The Investment Manager’s report continues to paint a positive outlook for the Company’s quoted investments, which they anticipate should result in better relative performance for the Company and for LTL’s strategies. As improved performance is only recognisable after the event, it is likely that it will take some time before this is translated into rising FUM at LTL. In the meantime we are realistic in recognising that LTL’s FUM will in all probability continue to wane in the shorter term, which will impact LTL’s valuation and by extension the Company’s NAV – a linkage that has been well flagged as a risk in successive past statements by me and my predecessors.

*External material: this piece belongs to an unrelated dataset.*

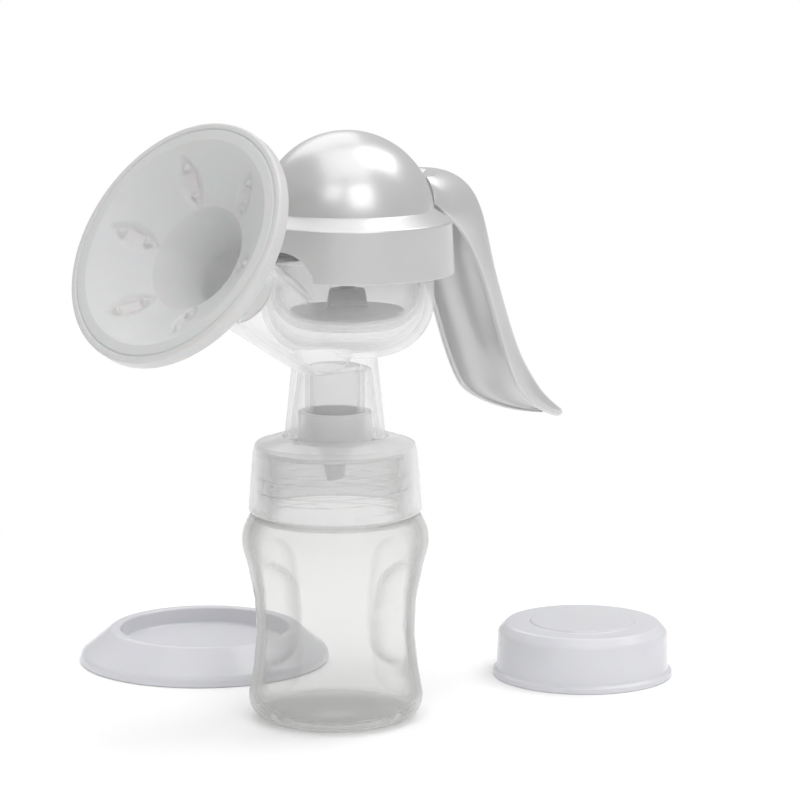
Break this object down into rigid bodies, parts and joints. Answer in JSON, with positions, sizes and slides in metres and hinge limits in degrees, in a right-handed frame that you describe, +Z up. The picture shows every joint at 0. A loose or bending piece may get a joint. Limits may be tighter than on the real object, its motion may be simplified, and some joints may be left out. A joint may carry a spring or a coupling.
{
  "type": "breast pump",
  "caption": "Hand-squeezed breast pump: funnel with soft liner, diaphragm bowl under a domed cover, lever handle, screw ring and waisted bottle, with loose bottle cap and funnel cover",
  "frame": {"origin": "middle of the bottle's foot, on the surface it stands on", "axes": "+Z up along the bottle; the funnel points to -X and the squeeze handle is on +X; XZ is the plane of symmetry of the pump itself"},
  "size_m": [0.2284, 0.1918, 0.2035],
  "materials": {
    "clear_pp": "clear moulded polypropylene",
    "milky_pp": "translucent moulded polypropylene",
    "grey_pp": "translucent grey moulded polypropylene",
    "silicone": "translucent soft silicone, satin",
    "white_silicone": "white soft silicone, satin",
    "stem_pp": "white moulded polypropylene",
    "pearl_abs": "pearl grey moulded ABS, satin",
    "steel": "ground stainless steel pin",
    "white_pp": "white moulded polypropylene, gloss",
    "milk_pp": "milky moulded polypropylene, gloss"
  },
  "bodies": {
    "bottle": {"bottle": "clear_pp", "neck_seal": "silicone"},
    "pump": {"pump_body": "milky_pp"},
    "collar": {"collar": "grey_pp"},
    "cover": {"cover": "pearl_abs", "handle_pin": "steel", "diaphragm": "silicone"},
    "handle": {"handle": "pearl_abs"},
    "stem": {"stem": "stem_pp"},
    "cushion": {"cushion": "silicone"},
    "valve": {"valve": "white_silicone"},
    "bottle_cap": {"bottle_cap": "white_pp"},
    "flange_cover": {"flange_cover": "milk_pp"}
  },
  "joints": [
    {"name": "pump_lift", "type": "slide", "parent": "bottle", "child": "pump", "axis": [0, 0, 1], "range_m": [0, 0.0158]},
    {"name": "collar_turn", "type": "hinge", "parent": "pump", "child": "collar", "pos_m": [0, 0, 0.08], "axis": [0, 0, 1], "range_deg": [0, 1200]},
    {"name": "cover_lift", "type": "slide", "parent": "pump", "child": "cover", "axis": [0, 0, 1], "range_m": [0, 0.04]},
    {"name": "handle_squeeze", "type": "hinge", "parent": "cover", "child": "handle", "pos_m": [0.028, 0, 0.173], "axis": [0, 1, 0], "range_deg": [0, 20], "stiffness_Nm_per_rad": 1.5, "springref_deg": -8.59},
    {"name": "stem_lift", "type": "slide", "parent": "cover", "child": "stem", "axis": [0, 0, 1], "range_m": [0, 0.0078], "deforming": ["diaphragm"]},
    {"name": "cushion_pull", "type": "slide", "parent": "pump", "child": "cushion", "axis": [-0.8572, 0, 0.515], "range_m": [0, 0.05]},
    {"name": "valve_pull", "type": "slide", "parent": "pump", "child": "valve", "axis": [0, 0, -1], "range_m": [0, 0.02]},
    {"name": "bottle_cap_lift", "type": "slide", "parent": "bottle", "child": "bottle_cap", "axis": [0, 0, 1], "range_m": [0, 0.05]},
    {"name": "flange_cover_lift", "type": "slide", "parent": "bottle", "child": "flange_cover", "axis": [0, 0, 1], "range_m": [0, 0.05]}
  ],
  "couplings": [
    {"joint": "pump_lift", "follows": "collar_turn", "m_per_rad": 0.00074803},
    {"joint": "stem_lift", "follows": "handle_squeeze", "m_per_rad": 0.022}
  ]
}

The Company’s elevated share price discount to its NAV is a source of concern for the Board. It reflects, to varying degrees, LTL’s and the Company’s disappointing investment performance, the continued and prospective decline in the valuation of LTL, its largest investment, the succession risk at LTL and the general level of discounts in the Investment Trust industry. The Board thinks that resorting to share repurchases to reduce the discount would prove ineffective and believes its buyback powers are better deployed to take advantage of a discernible opportunity to add value for remaining shareholders should one materialise. Any opportunity has to be balanced with the need to fund a share repurchase with a sale of existing quoted investments, the consequence of an increase in LTL’s percentage weighting within the Company investment portfolio and the burden of an increased expense ratio for remaining shareholders. The Board also believes that the surest way to improve the Company’s rating is for LTL to generate better relative and absolute performance for the Company and for broader LTL funds. The Board has every confidence that this will happen and is doing everything in its power to the provide the support necessary to LTL to ensure that outcome.